A requirement of a regulation made with respect to the Logan Airport under G. L. (Ter. Ed.) c. 90, Section 50D, inserted by St. 1948, c. 637, Section 3, that the "operator of each taxicab or limousine in the proper line shall, at all times until engaged for hire, remain in the operator's seat and at the wheel of his vehicle, or outside and within six . . . feet of his vehicle," was not unreasonable.
A provision of regulations made under G. L. (Ter. Ed.) c. 90, Section 50D, inserted by St. 1948, c. 637, Section 3, "for the operation of taxicabs, limousines, motor buses, and charter automobiles" at the Logan Airport, whereby a penalty not exceeding $500 was established for every violation of the regulations, was unreasonable with respect to one who violated a valid requirement of the regulations that the "operator of each taxicab . . . in the proper line shall, at all times until engaged for hire, remain . . . within six . . . feet of his vehicle."
Unreasonableness of a provision of certain regulations establishing a penalty not exceeding $500 for violation thereof required sustaining of an exception to the denial of a motion for a directed verdict of not guilty in a criminal prosecution for violation of a valid provision of the regulations, even though the violation was established by evidence; and it was immaterial that the fine imposed after a verdict of guilty was only $25.
COMPLAINT, received and sworn to in the East Boston District Court on October 15, 1949, charging that the defendant "being the operator of a taxicab at the Logan Airport and while the said cab was in its proper line and not
engaged for hire did then and there remain more than six feet from his said vehicle."
Upon appeal to the Superior Court, the case was tried before Morley, J., a District Court judge sitting under statutory authority.
In this court the case was submitted on briefs:
M. I. Bearak & John F. Sullivan, for the defendant.
W. J. Foley, District Attorney, & John J. Sullivan, Assistant District Attorney, for the Commonwealth.
SPALDING, J. On an appeal from a District Court to the Superior Court the defendant was tried and convicted on a complaint charging a violation of regulations governing the Logan Airport and was sentenced to pay a fine of $25. The regulations involved, which were introduced in evidence, read as follows: "Section II (13).
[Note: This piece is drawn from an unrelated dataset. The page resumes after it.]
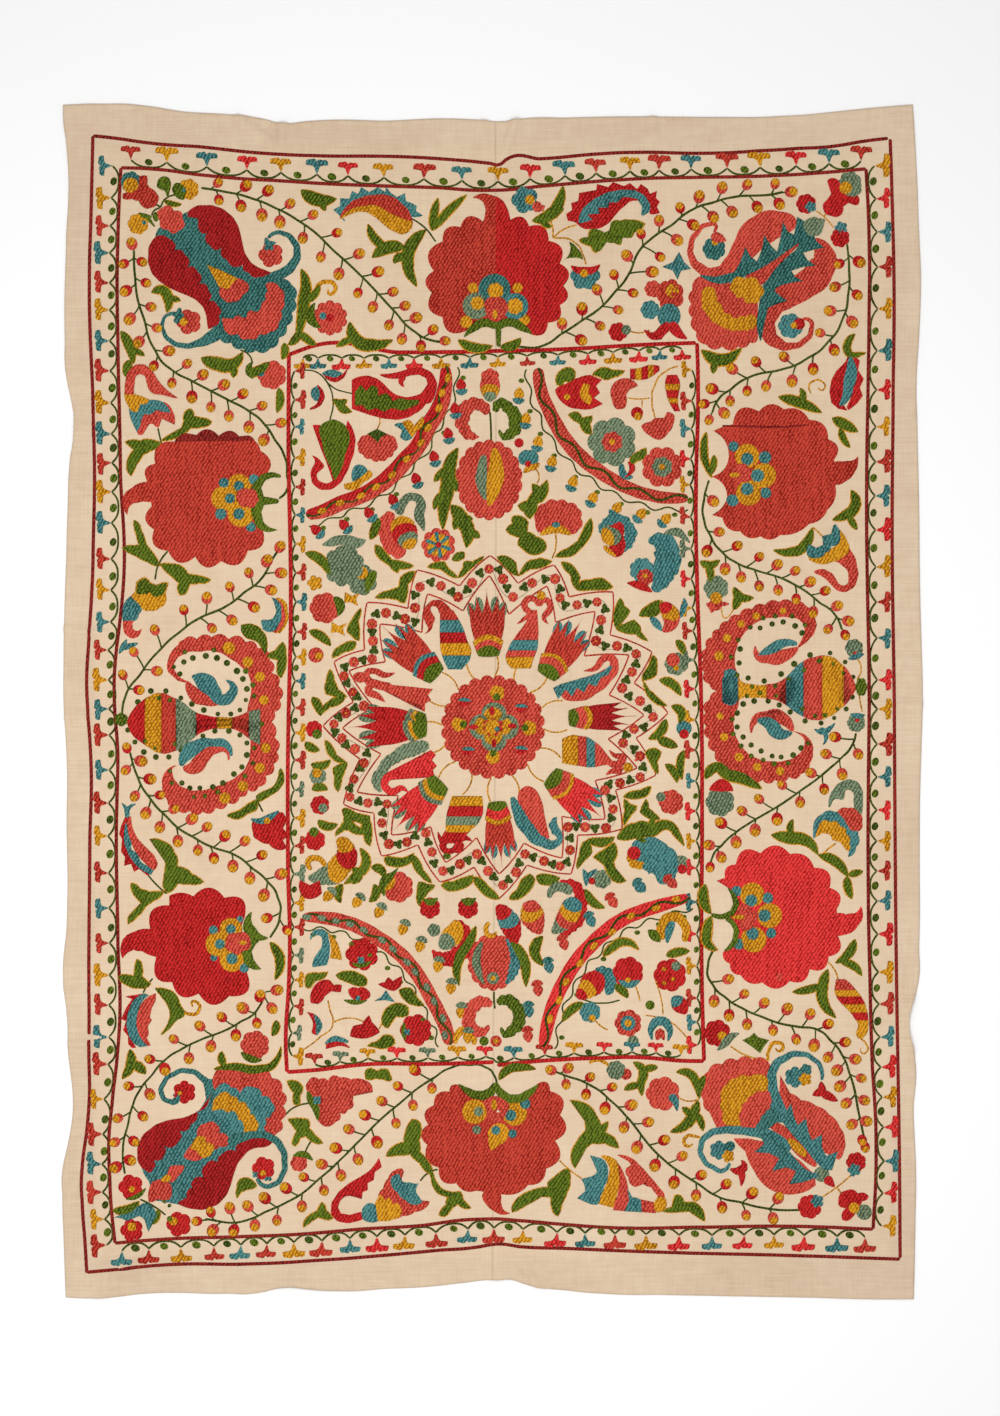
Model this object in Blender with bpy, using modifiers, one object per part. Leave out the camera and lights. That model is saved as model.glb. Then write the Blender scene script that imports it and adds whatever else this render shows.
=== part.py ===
"""Suzani: an embroidered cotton cover of two joined panels, lying face up on a flat surface.

The cover lies in the XY plane with its length along Y and its face up. Its underside rests on
z = 0, and the origin is under the middle of the cloth. Each panel is one loom width of cotton,
hemmed in its own cloth. The panels meet along a seam down the middle. Their edges wander as a
hand-cut and hand-hemmed cloth does, and a few soft folds and curled edges stand off the surface.
"""
from collections import namedtuple

import bpy
import bmesh
import numpy as np

# Driving dimensions, in metres
MM = 0.001
PANEL_WIDTH = 0.700
CLOTH_LENGTH = 1.938
CLOTH_THICKNESS = 0.0015
SEAM_GAP = 0.0003
SEAM_STRIP = 0.004
GRID_SPACING = 0.040
CLOSEST_LINES = 0.003
COTTON_COLOUR = (0.72, 0.60, 0.46, 1.0)
COTTON_ROUGHNESS = 0.9


def table(columns, *rows):
    """Rows of numbers, or of a name and numbers, under the given column names."""
    row_type = namedtuple("Row", columns)
    return [row_type(*row) for row in rows]


# How far each edge stands outside its straight line, all in millimetres. For the top and bottom
# edges the place is X, and for the side edges it is Y.
TOP_EDGE = table(
    "place out",
    (-709, 13), (-640, 15), (-574, 12), (-508, 2), (-442, -2), (-376, -10), (-343, -17),
    (-310, -14), (-179, -13), (-14, -12), (12, -14), (42, -10), (118, -8), (250, -6),
    (381, -7), (480, -5), (546, 0), (612, 7), (709, 15),
)
BOTTOM_EDGE = table(
    "place out",
    (-709, 12), (-640, 13), (-574, 6), (-442, 6), (-376, 3), (-343, -5), (-310, -3),
    (-245, 2), (-179, -2), (-113, -5), (-47, -12), (10, -17), (29, -17), (52, -10),
    (118, 0), (184, 6), (282, 8), (447, 11), (546, 13), (612, 15), (709, 15),
)
LEFT_EDGE = table(
    "place out",
    (-984, 2), (-870, 6), (-805, 8), (-755, 7), (-729, 1), (-564, -1), (-498, 2), (-465, 6),
    (-366, 1), (-202, 1), (-70, 2), (-4, 6), (62, 6), (134, 5), (226, 2), (325, -1),
    (391, -4), (447, -11), (490, -6), (523, 1), (589, 4), (744, 2), (908, 2), (951, 7), (984, 6),
)
RIGHT_EDGE = table(
    "place out",
    (-984, -7), (-842, -4), (-762, -3), (-663, -7), (-567, -6), (-531, -14), (-498, -11),
    (-465, -1), (-399, 2), (-268, 3), (-136, 4), (-70, 6), (-4, 8), (62, 7), (161, 4),
    (325, 2), (457, -1), (523, -2), (589, 2), (786, 1), (885, -3), (984, -9),
)
# The seam's own X at each Y
SEAM_LINE = table("place out", (-984, 0), (-500, 2), (0, 5), (984, 5))

# Soft folds, in millimetres: each is a smooth ridge from its start to its end. The fades are the
# lengths over which it dies out at the two ends, and 0 where it runs out over the cloth's edge.
FOLDS = table(
    "name start_x start_y end_x end_y half_width rise fade_in fade_out",
    ("fold_across", -720, -27, 720, -4, 13, 2.5, 0, 0),
    ("pleat_left", -720, 121, -620, 111, 10, 5.0, 0, 35),
    ("crease_left", -720, -470, -610, -478, 11, 3.0, 0, 40),
    ("crease_left_low", -720, -562, -620, -564, 11, 3.0, 0, 40),
    ("pull_left", -705, 447, -640, 447, 28, 4.0, 0, 40),
    ("curl_right", 690, -470, 688, -590, 15, 7.0, 25, 25),
    ("roll_bottom", -370, -957, -258, -962, 14, 7.0, 25, 25),
    ("pull_bottom", 9, -890, 12, -970, 22, 5.0, 40, 0),
    ("slant_bottom", 22, -898, 88, -975, 12, 4.0, 25, 0),
    ("notch_top", -343, 965, -352, 900, 13, 5.5, 0, 30),
    ("slant_top", -425, 965, -352, 912, 12, 3.5, 0, 25),
    ("flute_top", 41, 970, 16, 885, 12, 6.0, 0, 25),
    ("flute_top_left", -14, 970, -12, 890, 13, 3.0, 0, 30),
    ("ripple_top", 262, 975, 268, 905, 14, 3.0, 0, 30),
    ("slant_corner", -655, -990, -585, -918, 13, 3.0, 0, 30),
)


def along_table(rows, place):
    """A smooth curve through a table's rows, in metres: cubic pieces that share their slopes."""
    places = np.array([row.place for row in rows]) * MM
    outs = np.array([row.out for row in rows]) * MM
    slopes = np.gradient(outs, places)
    start = np.clip(np.searchsorted(places, place) - 1, 0, len(places) - 2)
    step = places[start + 1] - places[start]
    t = np.clip((place - places[start]) / step, 0, 1)
    from_start = outs[start] + t * step * slopes[start]
    from_end = outs[start + 1] - (1 - t) * step * slopes[start + 1]
    blend = t * t * (3 - 2 * t)
    return (1 - blend) * from_start + blend * from_end


def soft_step(t):
    """0 up to t = 0, 1 from t = 1, and a smooth rise between."""
    t = np.clip(t, 0, 1)
    return t * t * (3 - 2 * t)


def fold_height(x, y):
    """How high the underside stands over each place: the highest of the folds that cross it."""
    height = np.zeros_like(x)
    for fold in FOLDS:
        start = np.array((fold.start_x, fold.start_y)) * MM
        end = np.array((fold.end_x, fold.end_y)) * MM
        length = np.linalg.norm(end - start)
        direction = (end - start) / length
        along = (x - start[0]) * direction[0] + (y - start[1]) * direction[1]
        across = (y - start[1]) * direction[0] - (x - start[0]) * direction[1]
        half_width = fold.half_width * MM
        section = 0.5 + 0.5 * np.cos(np.pi * np.clip(np.abs(across) / half_width, 0, 1))
        fade_in = max(fold.fade_in * MM, CLOSEST_LINES)
        fade_out = max(fold.fade_out * MM, CLOSEST_LINES)
        ends = soft_step(along / fade_in) * soft_step((length - along) / fade_out)
        height = np.maximum(height, fold.rise * MM * section * ends)
    return height


def grid_lines(low, high, places):
    """Even steps from low to high, with lines at the given places too, none of them crowded."""
    steps = int(round((high - low) / GRID_SPACING))
    wanted = sorted(place for place in places if low < place < high)
    lines = [low, high]
    for place in wanted + list(np.linspace(low, high, steps + 1)):
        if min(abs(place - line) for line in lines) > CLOSEST_LINES:
            lines.append(place)
    return np.array(sorted(lines))


def fold_places(axis):
    """Where grid lines run beside the folds: through both ends, and across each slope."""
    places = []
    for fold in FOLDS:
        start = (fold.start_x, fold.start_y)[axis] * MM
        end = (fold.end_x, fold.end_y)[axis] * MM
        half_width = fold.half_width * MM
        runs_along = abs(end - start) > 2 * half_width
        if fold.name == "fold_across" and axis == 0:
            continue
        offsets = (0,) if runs_along else (-half_width, -half_width / 2, 0, half_width / 2, half_width)
        for share in (0, 0.25, 0.5, 0.75, 1) if runs_along else (0.5,):
            places += [start + (end - start) * share + offset for offset in offsets]
    return places


def cotton():
    """Undyed cotton, a warm off-white."""
    material = bpy.data.materials.new("cotton")
    material.use_nodes = True
    shader = material.node_tree.nodes["Principled BSDF"]
    shader.inputs["Base Color"].default_value = COTTON_COLOUR
    shader.inputs["Roughness"].default_value = COTTON_ROUGHNESS
    material.diffuse_color = COTTON_COLOUR
    return material


def make_panel(name, side, outer_edge, collection, material):
    """One loom width of cloth. side is -1 for the left panel and 1 for the right one."""
    outer_line = side * PANEL_WIDTH
    half_length = CLOTH_LENGTH / 2
    strip_lines = [side * SEAM_STRIP, side * 2 * SEAM_STRIP]
    across = grid_lines(min(0, outer_line), max(0, outer_line), strip_lines + fold_places(0))
    along = grid_lines(-half_length, half_length, fold_places(1))

    cloth = bmesh.new()
    bmesh.ops.create_grid(cloth, x_segments=len(across) - 1, y_segments=len(along) - 1, size=1)
    corners = np.array([corner.co[:] for corner in cloth.verts])
    column = np.rint((corners[:, 0] + 1) / 2 * (len(across) - 1)).astype(int)
    row = np.rint((corners[:, 1] + 1) / 2 * (len(along) - 1)).astype(int)

    level = along[row]
    from_seam = np.abs(across[column]) / PANEL_WIDTH
    seam_x = along_table(SEAM_LINE, level) + side * SEAM_GAP / 2
    outer_x = outer_line + side * along_table(outer_edge, level)
    x = seam_x + (outer_x - seam_x) * from_seam
    top_y = half_length + along_table(TOP_EDGE, x)
    bottom_y = -half_length - along_table(BOTTOM_EDGE, x)
    y = bottom_y + (top_y - bottom_y) * (level / CLOTH_LENGTH + 0.5)
    # the doubled edge along the seam is stiff, so the cloth stays level across it
    from_strip = soft_step(np.abs(x - seam_x) / SEAM_STRIP - 1)
    z = fold_height(seam_x + (x - seam_x) * from_strip, y)
    for corner, place in zip(cloth.verts, np.column_stack((x, y, z))):
        corner.co = place

    mesh = bpy.data.meshes.new(name)
    cloth.to_mesh(mesh)
    cloth.free()
    mesh.materials.append(material)
    panel = bpy.data.objects.new(name, mesh)
    collection.objects.link(panel)
    mesh.shade_smooth()
    mesh.set_sharp_from_angle(angle=np.radians(40))
    solidify = panel.modifiers.new("thickness", "SOLIDIFY")
    solidify.thickness = CLOTH_THICKNESS
    solidify.offset = 1
    return panel


def main():
    for old in list(bpy.data.objects):
        bpy.data.objects.remove(old)
    suzani = bpy.data.collections.new("suzani")
    bpy.context.scene.collection.children.link(suzani)
    material = cotton()
    make_panel("panel_left", -1, LEFT_EDGE, suzani, material)
    make_panel("panel_right", 1, RIGHT_EDGE, suzani, material)


main()
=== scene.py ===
# Suzani: an embroidered cotton cover of two loom widths, laid flat with its face up.
# The motifs are charted. A square of the chart is chart["square"] metres on the cloth,
# and the chart is read from its top left corner, x to the right and y down. A mark is "x,y" or
# "x,y,w", where w is half the width of the stitching there, in squares.
from collections import defaultdict

import bpy
import numpy as np
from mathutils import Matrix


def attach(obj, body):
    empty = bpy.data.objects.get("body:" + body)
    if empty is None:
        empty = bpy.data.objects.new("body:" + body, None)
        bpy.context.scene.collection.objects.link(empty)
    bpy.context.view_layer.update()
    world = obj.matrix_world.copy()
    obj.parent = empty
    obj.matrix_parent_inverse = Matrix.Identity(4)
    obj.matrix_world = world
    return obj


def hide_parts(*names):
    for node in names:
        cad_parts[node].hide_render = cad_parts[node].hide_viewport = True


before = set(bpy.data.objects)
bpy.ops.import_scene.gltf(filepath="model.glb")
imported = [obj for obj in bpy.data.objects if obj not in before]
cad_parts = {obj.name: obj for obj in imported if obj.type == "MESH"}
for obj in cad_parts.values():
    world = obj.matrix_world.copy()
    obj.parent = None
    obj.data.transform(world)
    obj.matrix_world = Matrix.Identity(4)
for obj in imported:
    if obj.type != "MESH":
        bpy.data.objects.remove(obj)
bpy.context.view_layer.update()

print("scene: the packed model is loaded")

mm = 0.001
chart = {"square": 0.001647, "middle": np.array((492.5, 701.5))}

# The cloth

cloth = {
    "panelWidth": 0.700,
    "length": 1.938,
    "thickness": 0.0012,
    "step": 0.014,           # between the lines of its grid
    "closeStep": 0.0035,     # the same where folds cross it
    "hemWidth": 0.010,
    "hemRise": 0.0004,
    "puckerRise": 0.0007,
    "puckerShortest": 0.034,
    "puckerLongest": 0.120,
    "puckerWaves": 12,
}

# How far each edge stands outside its straight line, in millimetres: (place along the edge, out)
topEdge = (
    (-709, 13), (-640, 15), (-574, 12), (-508, 2), (-442, -2), (-376, -10), (-343, -17),
    (-310, -14), (-179, -13), (-14, -12), (12, -14), (42, -10), (118, -8), (250, -6),
    (381, -7), (480, -5), (546, 0), (612, 7), (709, 15),
)
bottomEdge = (
    (-709, 12), (-640, 13), (-574, 6), (-442, 6), (-376, 3), (-343, -5), (-310, -3),
    (-245, 2), (-179, -2), (-113, -5), (-47, -12), (10, -17), (29, -17), (52, -10),
    (118, 0), (184, 6), (282, 8), (447, 11), (546, 13), (612, 15), (709, 15),
)
leftEdge = (
    (-984, 2), (-870, 6), (-805, 8), (-755, 7), (-729, 1), (-564, -1), (-498, 2), (-465, 6),
    (-366, 1), (-202, 1), (-70, 2), (-4, 6), (62, 6), (134, 5), (226, 2), (325, -1),
    (391, -4), (447, -11), (490, -6), (523, 1), (589, 4), (744, 2), (908, 2), (951, 7), (984, 6),
)
rightEdge = (
    (-984, -7), (-842, -4), (-762, -3), (-663, -7), (-567, -6), (-531, -14), (-498, -11),
    (-465, -1), (-399, 2), (-268, 3), (-136, 4), (-70, 6), (-4, 8), (62, 7), (161, 4),
    (325, 2), (457, -1), (523, -2), (589, 2), (786, 1), (885, -3), (984, -9),
)
seamLine = ((-984, 0), (-500, 2), (0, 5), (984, 5))

# Soft folds, in millimetres: start x and y, end x and y, half width, rise, and the lengths over
# which the fold dies out at its two ends
folds = (
    (-720, -27, 720, -4, 13, 2.5, 0, 0),
    (-720, 121, -620, 111, 10, 5.0, 0, 35),
    (-720, -470, -610, -478, 11, 3.0, 0, 40),
    (-720, -562, -620, -564, 11, 3.0, 0, 40),
    (-705, 447, -640, 447, 28, 4.0, 0, 40),
    (690, -470, 688, -590, 15, 7.0, 25, 25),
    (-370, -957, -258, -962, 14, 7.0, 25, 25),
    (9, -890, 12, -970, 22, 5.0, 40, 0),
    (22, -898, 88, -975, 12, 4.0, 25, 0),
    (-343, 965, -352, 900, 13, 5.5, 0, 30),
    (-425, 965, -352, 912, 12, 3.5, 0, 25),
    (41, 970, 16, 885, 12, 6.0, 0, 25),
    (-14, 970, -12, 890, 13, 3.0, 0, 30),
    (262, 975, 268, 905, 14, 3.0, 0, 30),
    (-655, -990, -585, -918, 13, 3.0, 0, 30),
)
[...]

The operator of each taxicab or limousine in the proper line shall, at all times until engaged for hire, remain in the operator's seat and at the wheel of his vehicle, or outside and within six (6) feet of his vehicle, and shall, at no time while outside his vehicle, obstruct vehicular or pedestrian traffic." "Section IV (3): Any person who violates the provisions of these rules and regulations, shall be subject to the penalty not exceeding five hundred ($500.00) dollars for any one offence." The regulations of which these are a part are entitled, "Rules and regulations for the operation of taxicabs, limousines, motor buses, and charter automobiles at General Edward Lawrence Logan Airport established by the State airport management board, pursuant to the provisions of chapter 637, acts of 1948."
The case comes here on the defendant's exception to the denial of his motion for a directed verdict. There was evidence which would warrant a finding that the defendant, an operator of a taxicab, violated the regulations in question. The defendant does not contend otherwise. The ground urged in support of his exception is that the statute from which these regulations stem is an unconstitutional delegation of legislative power. That statute so far as material reads as follows: "The commissioner shall make such rules
and regulations, subject to the approval of the board, for the use, operation, and maintenance of state-owned airports as he may from time to time deem reasonable and expedient, which may provide penalties for the violation of said rules and regulations not exceeding five hundred dollars for any one offence" (now G. L. [Ter Ed.] c. 90, Section 50D). These provisions are part of St. 1948, c. 637, the title of which is "An Act changing the laws relative to state-owned airports in respect to their management, operation and maintenance and otherwise." The board referred to in the statute is the State airport management board. The commissioner mentioned therein is the commissioner of airport management. The commissioner is appointed by the board, with the approval of the Governor and Council, and is "responsible for general supervision of all state-owned airports" (now G. L. [Ter. Ed.] c. 6, Section 59B).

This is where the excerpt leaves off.